Unraveling the Excitation Spectrum of Many-Body Systems from Quantum Quenches

TL;DR

This paper demonstrates that the full low-lying excitation spectrum of many-body quantum systems can be extracted from quench dynamics of equal-time correlators, offering an alternative to traditional spectroscopic methods.

Contribution

It introduces a novel method to determine the excitation spectrum from quench dynamics, applicable to various models and higher dimensions, expanding the tools for quantum system analysis.

Findings

Successfully applied to 1D lattice models including Bose and spin systems

Applicable to higher dimensions, fermions, and continuous models

Provides an alternative to pump-probe spectroscopy

Abstract

Quenches are now routinely used in synthetic quantum systems to study a variety of fundamental effects, including ergodicity breaking, light-cone-like spreading of information, and dynamical phase transitions.
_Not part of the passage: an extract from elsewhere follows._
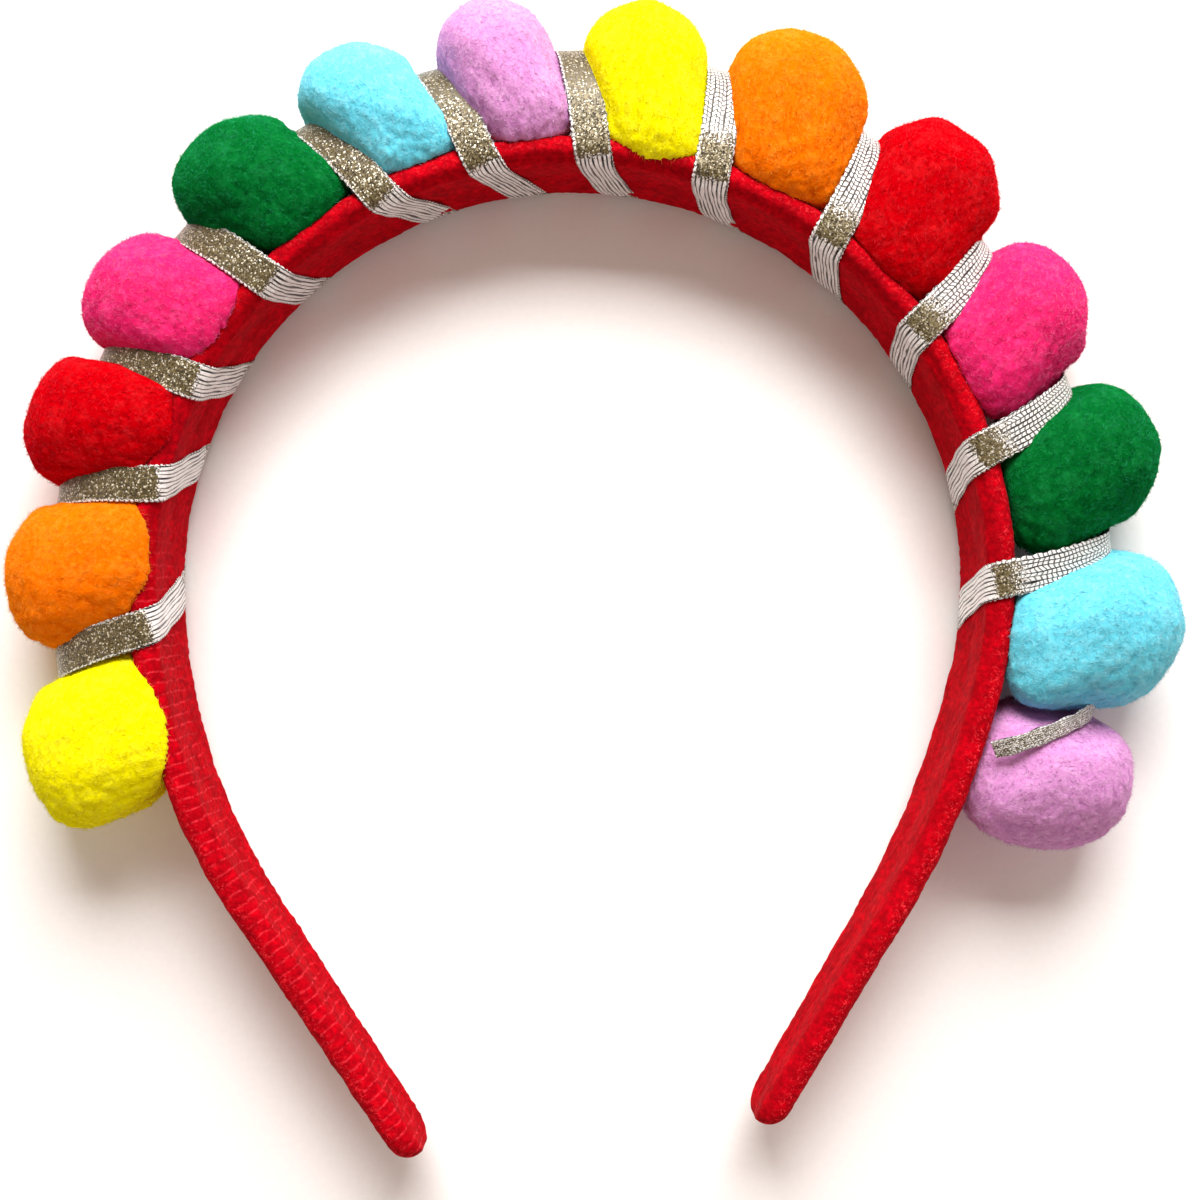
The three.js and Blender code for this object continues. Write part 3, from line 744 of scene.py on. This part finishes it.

It was shown recently that the dynamics of equal-time correlators may be related to ground-state phase transitions and some properties of the system excitations. Here, we show that the full low-lying excitation spectrum of a generic many-body quantum system can be extracted from the after-quench dynamics of equal-time correlators. We demonstrate it for a variety of one-dimensional lattice models amenable to exact numerical calculations, including Bose and spin models, with short- or long-range interactions. The approach also applies to higher dimensions, correlated fermions, and continuous models. We argue that it provides an alternative approach to standard pump-probe spectroscopic methods and discuss its advantages.